### Exercise requirements
Begin at the first line and end at the line containing "return mouth_low.z +". Extract exactly those lines.

### Collected data
════════
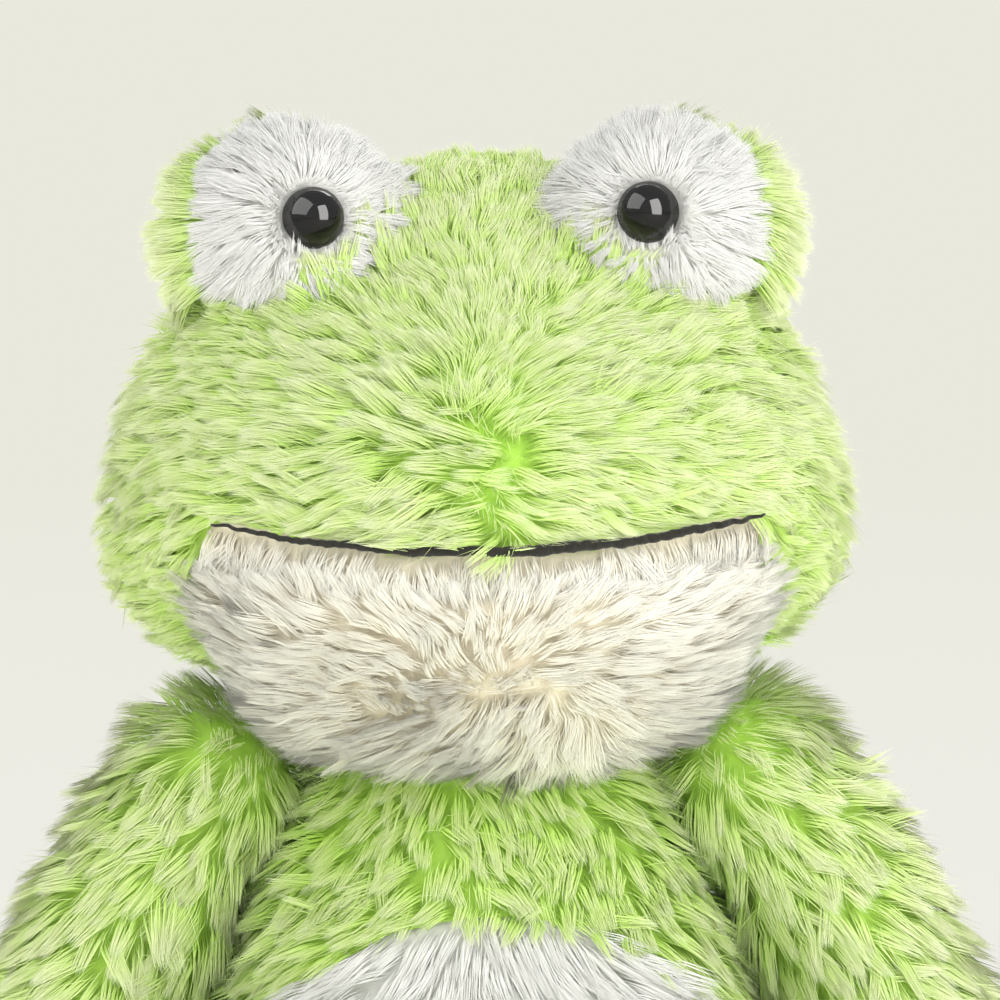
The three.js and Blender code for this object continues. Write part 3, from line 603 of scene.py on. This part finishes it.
head_nodes = [
    "crown_fur", "chin_panel", "left_eye_mound", "right_eye_mound", "left_eye_patch",
    "right_eye_patch",
]
head_fillings = ["head_stuffing", "left_mound_stuffing", "right_mound_stuffing"]
head_form = closed_form("head_form", head_nodes + head_fillings, 5)
head_owners = panels_of(head_form, head_nodes)
face_centres = np.array([face.calc_center_median() for face in head_form.faces])
body_of_head = nearest_to(["trunk_fur", "belly_panel", "left_arm_fur", "right_arm_fur"])

mouth_low, mouth_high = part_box("mouth_cord")
mouth_line = (mouth_low.z + mouth_high.z) / 2
mouth_half = 0.066
cord_radius = 0.0013
band_half = 0.069
band_height = 0.014
cheek_line = -0.052
ear_line = -0.012
mound_centres = {sign: np.array([0.046 * sign, -0.027, 0.269]) for sign in (1, -1)}
eye_axes = {sign: unit(np.array([[-0.007 * sign, -0.0283, 0.007]]))[0] for sign in (1, -1)}
eye_clearance = 0.0082
wisp_every = 23
tuft_middle = -0.009
tuft_half = 0.013
held_half = 0.067
cord_gap = 0.0008
mound_front = -0.030
patch_middle = 0.0425
patch_height = 0.2755
patch_side = 0.0655


def mouth_height(across):
    """The height of the mouth line, which rises from its middle to the corners of the mouth."""
    whole_rise = mouth_high.z - mouth_low.z - 2 * cord_radius
    return mouth_low.z + cord_radius + whole_rise * np.minimum((across / mouth_half) ** 2, 1)


below = mouth_height(face_centres[:, 0]) - face_centres[:, 2]
in_band = (below > 0) & (below < band_height) & (np.abs(face_centres[:, 0]) < band_half)
for index in np.flatnonzero(in_band & (face_centres[:, 1] < cheek_line)):
    head_owners[index] = "chin_panel"


def patch_edge(points):
    """How far each point lies above the lower edge of the eye's white patch, which climbs from
    the patch's middle towards the forehead."""
    inward = patch_middle - np.abs(points[:, 0])
    edge = np.interp(
        inward, (-0.013, -0.003, 0.002, 0.007, 0.0116, 0.0147, 0.0226),
        (-0.0180, -0.0170, -0.0165, -0.0155, -0.0125, -0.0080, -0.001),
    )
    return points[:, 2] - patch_height - edge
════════
### Final answer
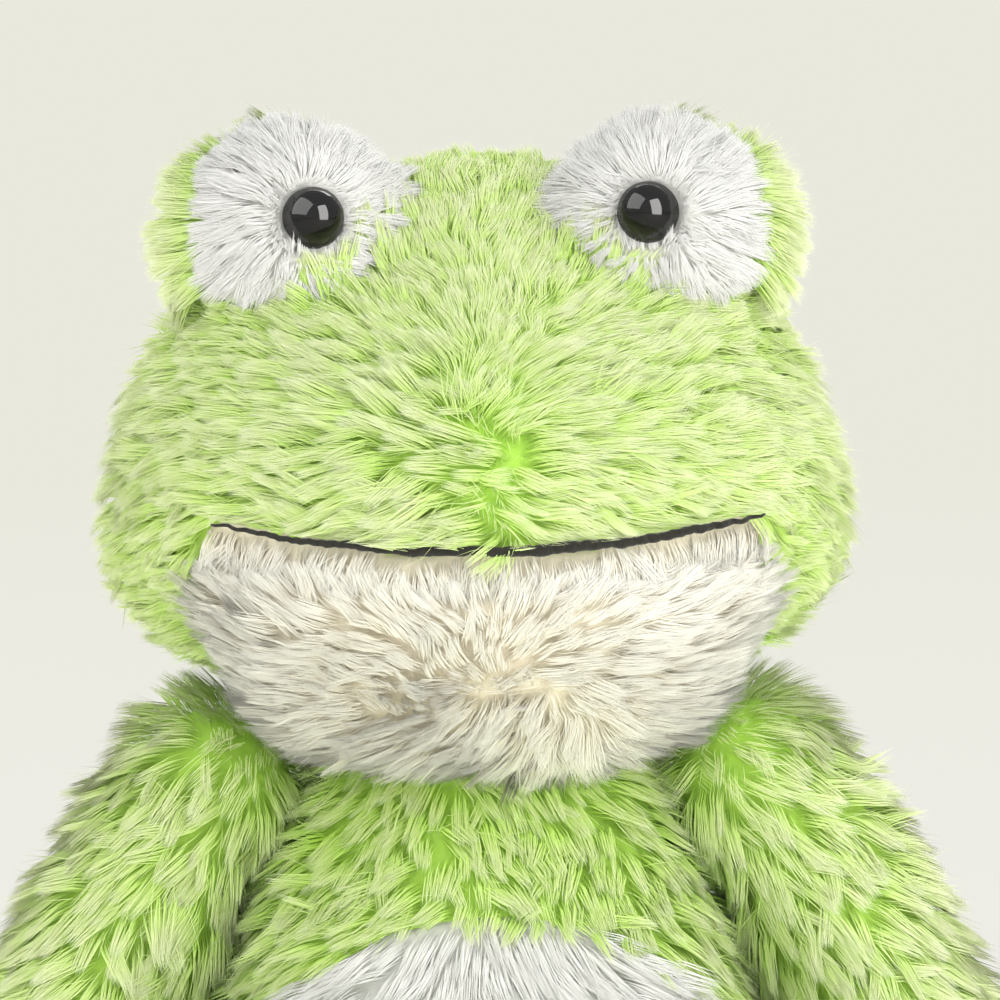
The three.js and Blender code for this object continues. Write part 3, from line 603 of scene.py on. This part finishes it.
head_nodes = [
    "crown_fur", "chin_panel", "left_eye_mound", "right_eye_mound", "left_eye_patch",
    "right_eye_patch",
]
head_fillings = ["head_stuffing", "left_mound_stuffing", "right_mound_stuffing"]
head_form = closed_form("head_form", head_nodes + head_fillings, 5)
head_owners = panels_of(head_form, head_nodes)
face_centres = np.array([face.calc_center_median() for face in head_form.faces])
body_of_head = nearest_to(["trunk_fur", "belly_panel", "left_arm_fur", "right_arm_fur"])

mouth_low, mouth_high = part_box("mouth_cord")
mouth_line = (mouth_low.z + mouth_high.z) / 2
mouth_half = 0.066
cord_radius = 0.0013
band_half = 0.069
band_height = 0.014
cheek_line = -0.052
ear_line = -0.012
mound_centres = {sign: np.array([0.046 * sign, -0.027, 0.269]) for sign in (1, -1)}
eye_axes = {sign: unit(np.array([[-0.007 * sign, -0.0283, 0.007]]))[0] for sign in (1, -1)}
eye_clearance = 0.0082
wisp_every = 23
tuft_middle = -0.009
tuft_half = 0.013
held_half = 0.067
cord_gap = 0.0008
mound_front = -0.030
patch_middle = 0.0425
patch_height = 0.2755
patch_side = 0.0655


def mouth_height(across):
    """The height of the mouth line, which rises from its middle to the corners of the mouth."""
    whole_rise = mouth_high.z - mouth_low.z - 2 * cord_radius
    return mouth_low.z + cord_radius + whole_rise * np.minimum((across / mouth_half) ** 2, 1)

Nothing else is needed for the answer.